I don't normally call out a particular song or performer. There are plenty of things that I don't like, but venting is best done with close friends or anonymously on the Internet. At the same time, my issues with rapper and Spanglishenthusiast Pitbull are well-documented, as they deserve to be. If future archaeologists studied the remnants of my life and said only, "Well, we know he didn't like this Pitbull guy very much," I would rest easy in my newly excavated grave.
It isn't that I have an issue with his general persona, though crowning himself "Mr. Worldwide" certainly lessened my tolerance of him. My dislike of Pitbull stems from something evident in most popular music today—a fundamental misrepresentation of emotion. You can find this fact boasted loudly in his most recent hit single, "Wild Wild Love," which features the transatlantic singing quintet G.R.L. As the title implies, this song informs us that Pitbull possesses and wishes to deliver "wild, wild love," meanwhile breaching the subject of how easily he can satisfy women with the conspicuousness of a tone-deaf man in a barbershop quartet.
I can understand if some readers won't make it past this point, as it may sound like I'm condemning any music that mentions sex. That isn't the case, of course. It's hard to dislike songs like Roberta Flack's "Feel Like Makin' Love" or Marvin Gaye's "Let's Get It On." Obviously, "Wild Wild Love" pales in comparison to those classics, but what's much worse is that it brings to light the saddest misperception in modern music—the suggestion that sex is love.
I realize how that sounds. In general, we know that these two words are connected, yet certainly don't always coincide. However, I feel that this error can, in fact, be a dangerous one when perpetuated in music ad infinitum, as it already is. As an example, let's look closely at "Wild Wild Love."
The chorus lyrics say, "Long live this wild, wild love that can't be tamed." If we imagine this song as a narrative, the female character would be expressing how strongly she and the male character love each other. "For better or for worse," as she puts it. It's a nice sentiment, but it's one that evaporates instantly if you pay attention to what Pitbull responds with.

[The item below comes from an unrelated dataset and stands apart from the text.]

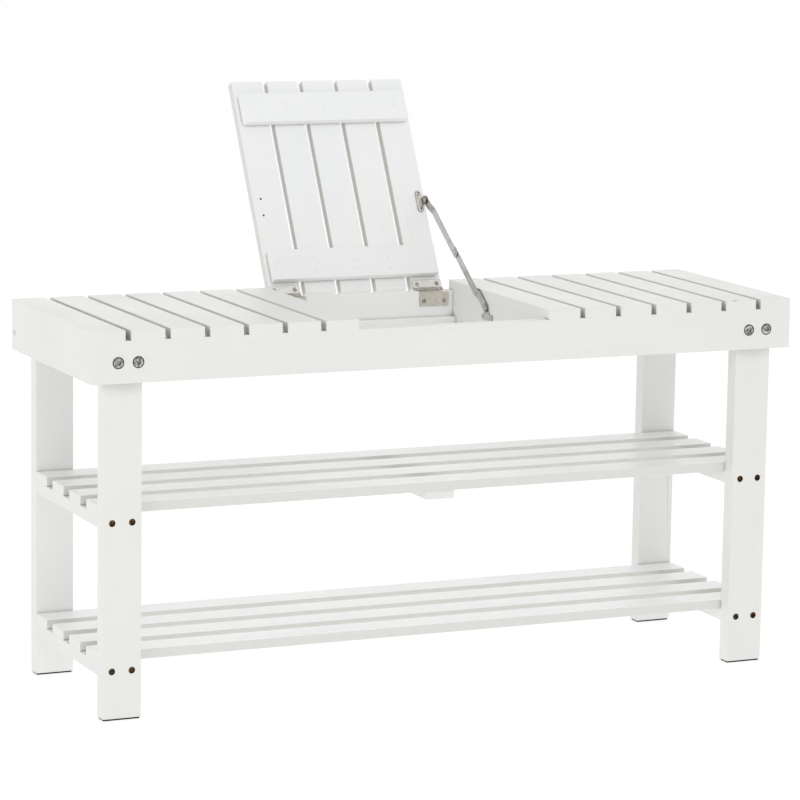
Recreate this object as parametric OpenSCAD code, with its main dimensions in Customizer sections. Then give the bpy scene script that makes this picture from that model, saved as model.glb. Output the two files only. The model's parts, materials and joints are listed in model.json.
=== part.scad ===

"You need it. You want it all over your body." That's ... well, it's less loving, for one thing. The response is made even less appealing when you consider that the "it" Pitbull is claiming she wants "all over your body" is love. Perhaps unknowingly, he employs the term as metaphor for sex rather than a separate entity or powerful human emotion. It doesn't get much better in other parts of the song, including the second verse, wherein he suggests that he and the five women of G.R.L. sleep together at once. So, to reiterate, while G.R.L. sings about a love that persists even in hard times, Mr. Worldwide offers to have sex with them and cover their bodies with "love." How romantic.
Pitbull definitely isn't alone in his warped definition, though. Sad, confused claims of love are apparently "in" right now. The recent hit "Drunk in Love" almost defiantly insists that sex is love, as Beyonce and Jay-Z explain different sex acts done whilst inebriated. This example seems even more tasteless as the two performers are married in real life and, assumedly, know that actual love doesn't equate with drunken dalliance. Even Katy Perry, American pop sweetheart, falls short of understanding emotional connection.
The song "Dark Horse" contains threat after threat, informing the listener, or rather the character receiving the message, that she'll essentially destroy him if he leads her on. It makes for a cool-sounding, ominous pop song, but it's out of line with what love really looks like. Her rapping accomplice Juicy J takes this a step further with lines like, "Her love is like a drug; I was trying to hit it and quit it," or "She'll eat your heart out like Jeffrey Dahmer." I seriously doubt that Katy Perry is anything like the famous serial killer and sex offender.
Whether listeners choose songs for the lyrics or simply enjoy the beat, music and the messages that it delivers permeate our minds. It's in our blood, and the emotions that we surround ourselves with have an impact on our lives. Every time someone like Pitbull sings about "wild, wild love" and doesn't accurately portray the deep human connection, bit by bit, it dilutes what love means.